In his initial days in power, General Ershad travelled to Tungipara and offered prayers at the grave of Bangabandhu Sheikh Mujibur Rahman. And then he followed it up by allowing Bangabandhu's assassins to form a political party called Freedom Party.

The chief among the assassins, Farook Rahman, stood as a candidate at the presidential elections against Ershad in 1988. There were other elections the regime organized in its attempts to legitimize its hold on power. Parliamentary elections, held in 1986, saw the Awami League take its place as the opposition in the Jatiyo Sangsad.

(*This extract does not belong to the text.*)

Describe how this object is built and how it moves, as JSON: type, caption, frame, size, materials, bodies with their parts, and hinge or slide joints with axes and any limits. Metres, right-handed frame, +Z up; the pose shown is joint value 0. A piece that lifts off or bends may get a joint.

For its part, the BNP boycotted the elections and undertook a campaign against the new parliament, which was disbanded two years later in 1988. Fresh elections to the Jatiyo Sangsad took place in 1988. Boycotted by the AL and the BNP, the elections were a free run for Ershad's Jatiyo Party. The leader of the opposition was the JSD's A.S.M. Abdur Rab, who had at one point in his career denigrated parliament as a pigsty.

Throughout the entirety of the Ershad regime's hold on power, the political struggle to dislodge it continued apace. As mass protests against the regime gained in intensity, with all sections and classes of people coming together in defence of a restoration of democracy, the major political parties formulated plans for a non-political caretaker government to take over from General Ershad and his outfit and prepare the country for general elections.

Early on 6 December 1990, Vice President Moudud Ahmed tendered his resignation to President Ershad, who then swore in Justice Shahabuddin Ahmed, Chief Justice of the Supreme Court, as the new Vice President. The next step was for General Ershad to resign and pave the way for Justice Shahabuddin Ahmed to take over as Acting President of Bangladesh.

On 6 December 1990, Bangladesh's people, in triumphant mood, set about preparing the country for a return to elected government, to democracy.